Events in Iraq and Egypt bring home both the grim reality and the limits of Hobbes' conclusions. The Americans, the British, and their cheerleaders made not only the wrong decision in invading Iraq; they compounded it by dismantling the Iraqi state. Both allowed religious and ethnic disputes to rage, with consequences in violence and loss of life that continue to take their toll. A third mistake, a withdrawal of troops without any assurance of stability, has compounded the problem yet again. Theories trump experience.

But as important as security and order are to ensure a modicum of normal life, events in Egypt also show that they are not enough. The tens of thousands languishing in Egypt's prisons, and the trumped-up charges against journalists and others whose work requires freedom of speech and assembly, point to an important reality: The human spirit craves both stability and liberty. The popularity of the new regime in Cairo has become the justification for a repression that is doing much damage. In a world of instant communication, there are no secret jails – the universal condemnation of the modern show trials in Egypt reaffirms that there is no escaping the glare of publicity and shame.

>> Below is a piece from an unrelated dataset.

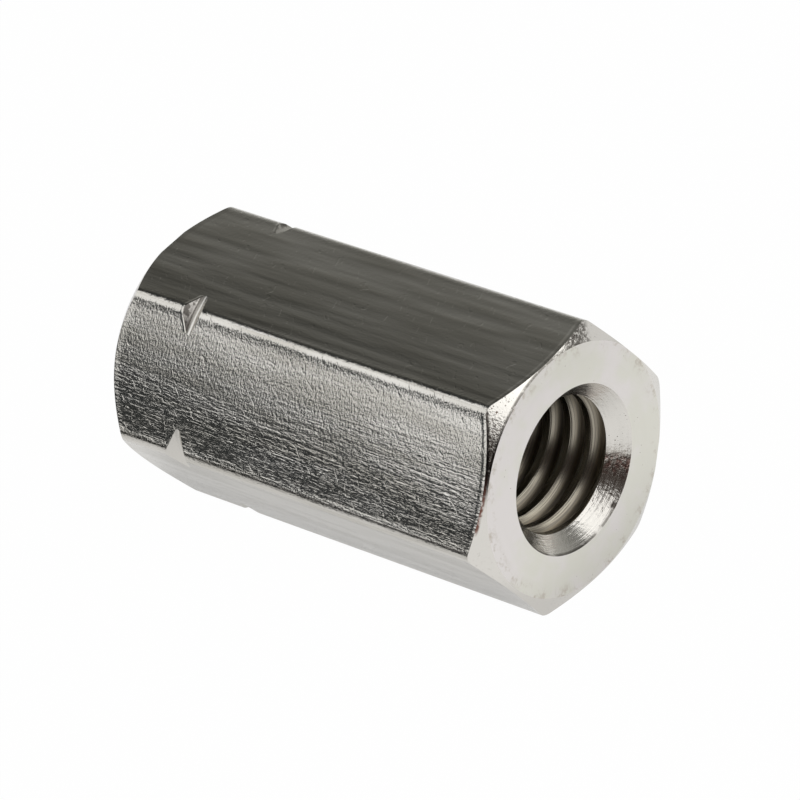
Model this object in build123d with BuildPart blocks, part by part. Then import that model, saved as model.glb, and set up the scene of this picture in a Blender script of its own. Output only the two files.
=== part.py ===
from build123d import *
import os
from math import radians, sqrt, tan

# Coupling nut for an M5 rod: one solid, turned from hexagon bar and bored right through.
# It lies on one flat with its axis along X. The origin is under its middle, on that flat.
# The thread itself is left out here: the bore is at the thread's minor diameter.

# Hexagon bar
length = 15.0
across_flats = 8.0
corner_radius = 0.38  # drawn bar has rounded corners

# The ends, the groove and the bore are turned about one axis,
# which runs a little off the middle of the bar
turning_offset = 0.085

# Plain end, at +X: a shallow chamfer round a face about as wide as the flats are apart
plain_face_diameter = 7.9
plain_chamfer_angle = 28.0  # measured from the end face

# Grooved end, at -X: a steeper chamfer that takes off the corners
grooved_face_diameter = 8.07
grooved_chamfer_angle = 45.0  # measured from the end face

# V groove round the nut near the grooved end, so shallow that it only nicks the six corners
groove_position = 2.9  # from the grooved end to the bottom of the V
groove_diameter = 8.5  # to the sharp V; the round nose stops a little short of it
groove_side_angle = 45.0  # each side, measured from square across the nut
groove_nose_radius = 0.2

# Bore and the countersink at each of its mouths
minor_diameter = 4.28
countersink_diameter = 5.3
countersink_depth = 0.58

# The turning tools run out past the bar's corners by this much
tool_runout = 0.2

end_x = length / 2
axis_height = across_flats / 2
corner_reach = across_flats / sqrt(3)  # middle of the bar to a sharp corner
runout_radius = corner_reach + turning_offset + tool_runout

# In this plane the first coordinate runs along the nut and the second is a radius
turning_plane = Plane(origin=(0, turning_offset, axis_height), x_dir=(1, 0, 0), z_dir=(0, -1, 0))
turning_axis = Axis(turning_plane.origin, (1, 0, 0))

plain_face_radius = plain_face_diameter / 2
plain_chamfer_length = (runout_radius - plain_face_radius) * tan(radians(plain_chamfer_angle))
grooved_face_radius = grooved_face_diameter / 2
grooved_chamfer_length = (runout_radius - grooved_face_radius) * tan(radians(grooved_chamfer_angle))

groove_x = groove_position - end_x
groove_radius = groove_diameter / 2
groove_half_width = (runout_radius - groove_radius) * tan(radians(groove_side_angle))

bore_radius = minor_diameter / 2
countersink_radius = countersink_diameter / 2
countersink_x = end_x - countersink_depth  # where each countersink meets the bore

with BuildPart() as coupling_nut:
    # Length of hexagon bar, with a flat on top and a flat underneath
    with BuildSketch(Plane.YZ.offset(-end_x)) as bar_section:
        with Locations((0, axis_height)):
            RegularPolygon(across_flats / 2, 6, major_radius=False)
        fillet(bar_section.vertices(), corner_radius)
    extrude(amount=length)

    # Outer outline that the lathe leaves: where its cones and its V cross the hexagon,
    # they leave the curved edges at the ends and the nicks in the corners
    with BuildSketch(turning_plane) as turned_outline:
        with BuildLine():
            Polyline(
                (-end_x, 0),
                (-end_x, grooved_face_radius),
                (-end_x + grooved_chamfer_length, runout_radius),
                (groove_x - groove_half_width, runout_radius),
                (groove_x, groove_radius),
                (groove_x + groove_half_width, runout_radius),
                (end_x - plain_chamfer_length, runout_radius),
                (end_x, plain_face_radius),
                (end_x, 0),
                close=True,
            )
        make_face()
        groove_bottom = turned_outline.vertices().sort_by_distance((groove_x, groove_radius))[0]
        fillet(groove_bottom, groove_nose_radius)
    revolve(axis=turning_axis, mode=Mode.INTERSECT)

    # Bore, right through, with its two countersinks
    with BuildSketch(turning_plane):
        with BuildLine():
            Polyline(
                (-end_x, 0),
                (-end_x, countersink_radius),
                (-countersink_x, bore_radius),
                (countersink_x, bore_radius),
                (end_x, countersink_radius),
                (end_x, 0),
                close=True,
            )
        make_face()
    revolve(axis=turning_axis, mode=Mode.SUBTRACT)

coupling_nut.part.label = "coupling_nut"

os.makedirs("parts", exist_ok=True)
export_step(coupling_nut.part, "parts/coupling_nut.step")
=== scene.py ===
from math import cos, pi, radians, sin, sqrt, tan
import bmesh
import bpy
from mathutils import Matrix, Vector


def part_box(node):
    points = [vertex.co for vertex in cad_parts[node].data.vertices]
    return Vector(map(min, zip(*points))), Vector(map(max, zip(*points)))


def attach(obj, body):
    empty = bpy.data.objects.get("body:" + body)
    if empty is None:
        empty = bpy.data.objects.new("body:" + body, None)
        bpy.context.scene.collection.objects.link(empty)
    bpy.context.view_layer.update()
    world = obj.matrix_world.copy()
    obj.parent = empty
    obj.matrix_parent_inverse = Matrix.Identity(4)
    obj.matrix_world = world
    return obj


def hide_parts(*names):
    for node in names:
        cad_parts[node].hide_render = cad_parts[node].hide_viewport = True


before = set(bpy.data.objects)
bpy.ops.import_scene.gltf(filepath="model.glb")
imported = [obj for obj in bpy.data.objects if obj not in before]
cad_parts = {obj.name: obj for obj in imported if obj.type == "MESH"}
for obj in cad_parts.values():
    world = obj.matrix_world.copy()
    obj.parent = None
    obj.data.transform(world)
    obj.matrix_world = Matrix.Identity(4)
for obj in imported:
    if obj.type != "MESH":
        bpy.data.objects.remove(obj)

scene = bpy.context.scene
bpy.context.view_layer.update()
low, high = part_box("coupling_nut")
millimetre = 0.001  # shapes are made in millimetres and scaled to metres at the end

# The nut, in millimetres and degrees. Its length and its width across flats come from its part in
# model.glb.
nut = {
    "length": (high[0] - low[0]) / millimetre,
    "acrossFlats": (high[2] - low[2]) / millimetre,
    "cornerRadius": 0.38,
    "turningOffset": 0.085,  # the turned features run off the middle of the bar, towards +Y
    "plainFaceDiameter": 7.9,
    "plainChamferAngle": 28.0,
    "groovedFaceDiameter": 8.07,
    "groovedChamferAngle": 45.0,
    "groovePosition": 2.9,
    "grooveDiameter": 8.5,
    "grooveSideAngle": 45.0,
    "grooveNoseRadius": 0.2,
    "countersinkDiameter": 5.3,
    "countersinkDepth": 0.58,
    "toolRunout": 0.2,
    "toolClearance": 1.0,  # the countersink's tool stands this far out of the nut
    "stockAllowance": 0.5,  # bar left at each end for the lathe to face off
    "cornerSteps": 14,
    "noseSteps": 18,
    "turningSteps": 180,
    "turnedMerge": 1e-4,  # points of a turned tool that lie closer than this are one
    "cutMerge": 2e-4,  # and so are the corners that the cuts leave
    "sortWay": (1.0, 0.618, 0.3141),  # uneven, so that corners seldom lie equally far along it
    "squareOn": 0.999,  # a face whose normal lies this much along the nut is an end face
    "edgeBreak": 0.04,
    "breakAngle": 20.0,  # edges sharper than this are broken
    "sharpAngle": 6.0,  # and edges softer than this are shaded as one curved surface
    "flatArea": 5.0,  # faces larger than this are shaded dead flat, in square millimetres
}

# Right-hand thread, in millimetres and degrees
thread = {
    "minorDiameter": 4.28,
    "majorDiameter": 5.02,
    "pitch": 0.8,
    "crestWidth": 0.25,
    "flankAngle": 30.0,
    "crestEdgeAt": 6.38,  # the outer edge of one crest, on the +Y side, from the middle of the nut
    "edgeRound": 0.03,
    "edgeAngle": 40.0,  # edges of the helix sharper than this are rounded
    "mouthLip": 0.03,  # plain ring between a countersink and the first turn
    "lipClearance": 0.01,  # the ring stands back from the crests by this much
    "coreInset": 0.3,  # and the core that joins the countersinks' tools lies this far inside them
    "spareTurns": 3,  # wound past the ends and cut off there
    "trimTolerance": 1e-5,
    "turnSteps": 144,
}

materialNames = ("drawnFlats", "turnedFace", "turnedChamfer", "turnedCountersink", "cutThread")
halfLength = nut["length"] / 2
axisHeight = nut["acrossFlats"] / 2
cornerReach = nut["acrossFlats"] / sqrt(3)
cornerTangent = nut["cornerRadius"] * tan(radians(30))  # from a sharp corner to the end of its flat
runoutRadius = cornerReach + nut["turningOffset"] + nut["toolRunout"]
axisPlace = Vector((0, nut["turningOffset"], axisHeight))
plainFaceRadius = nut["plainFaceDiameter"] / 2
groovedFaceRadius = nut["groovedFaceDiameter"] / 2
grooveAt = nut["groovePosition"] - halfLength
grooveRadius = nut["grooveDiameter"] / 2
mouthRadius = nut["countersinkDiameter"] / 2
boreRadius = thread["minorDiameter"] / 2


def workObject(bm, name):
    mesh = bpy.data.meshes.new(name)
    bm.to_mesh(mesh)
    bm.free()
    for materialName in materialNames:
        mesh.materials.append(bpy.data.materials[materialName])
    obj = bpy.data.objects.new(name, mesh)
    scene.collection.objects.link(obj)
    return obj


def finishFaces(faces, materialName):
    for face in faces:
        face.material_index = materialNames.index(materialName)


def hexagonBar():
    bm = bmesh.new()
    bmesh.ops.create_circle(bm, cap_ends=True, radius=cornerReach, segments=6)
    bmesh.ops.bevel(bm, geom=bm.verts[:], offset=cornerTangent, segments=nut["cornerSteps"],
                    profile=0.5, affect="VERTICES", material=-1)
    bmesh.ops.rotate(bm, verts=bm.verts, matrix=Matrix.Rotation(radians(30), 3, "Z"))
    bmesh.ops.rotate(bm, verts=bm.verts, matrix=Matrix(((0, 0, 1), (1, 0, 0), (0, 1, 0))))
    barLength = nut["length"] + 2 * nut["stockAllowance"]
    bmesh.ops.translate(bm, verts=bm.verts, vec=(-barLength / 2, 0, axisHeight))
    grown = bmesh.ops.extrude_face_region(bm, geom=bm.faces[:])
    newVerts = [item for item in grown["geom"] if isinstance(item, bmesh.types.BMVert)]
    bmesh.ops.translate(bm, verts=newVerts, vec=(barLength, 0, 0))
    bmesh.ops.recalc_face_normals(bm, faces=bm.faces)
    finishFaces(bm.faces, "drawnFlats")
    return workObject(bm, "hexagonBar")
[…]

Foreign Affairs Minister John Baird's recent warning that he wanted to avoid "bullhorn diplomacy" in dealing with the case of Mohamed Fahmy – the Canadian journalist who has been sentenced to seven years in Egyptian prison on trumped-up charges – is somewhat ironic. The Harper government, and Mr. Baird in particular, have hardly been shy in waxing rhetorical whenever they see an easy target. Speechwriters in the Pearson building have almost run out of adjectives to describe the shamefulness of decisions or regimes of which the Harperites disapprove. Mr Baird has long had a megaphone handy by his side, but now he wants to put it away, choosing the test of "effectiveness" as the new yardstick.

Just as their MPs were instructed to embrace their new best friend, Dr. Science, in announcing their support for the Northern Gateway project, we can anticipate that a government previously mesmerized by a range of doctrines and theories will assert the "effectiveness test" in foreign policy. Bluster and wind have apparently been set aside. Let it be applied in all else – the Middle East, Ukraine, the Arctic, and in Canadian foreign and domestic policy more broadly. We would all be better off for it.

Mr. Fahmy and his Al Jazeera colleagues will be released if and when Egypt's president concludes that the opprobrium of world condemnation is too expensive. Egypt is not a democracy, but it can't brush aside foreign opinion completely – it is too dependent to go it alone. Keeping up both public and private pressure is a requirement.

As for Iraq, complete disengagement is not an option. President Barack Obama's condemnation of the original invasion should not blind him to the unacceptable risks of an even deeper descent into disorder.

It is an exaggeration to suggest that the Shia-Sunni conflict owes everything to the invasion of Iraq, but it is surely true that the triumphalist hubris of that time has made things immeasurably worse. Having effectively dismantled the Iraqi state, and then left, the American-British coalition needs to take more responsibility for what is happening.

There's more than enough blame to go around, but one of the clear lessons of 9/11 is that there are no far-away places "of which we know nothing," to quote Neville Chamberlain's phrase in explaining why the dismemberment of Czechoslovakia was not worth the price of war. He spoke those words in 1938, and was the most popular leader in the Western world as a result. He told people what they wanted to hear. But events would prove him wrong, as they have a way of doing. Indiscriminate bombing or a full-scale invasion are not the answer, but neither is disengagement because things are tough and complicated.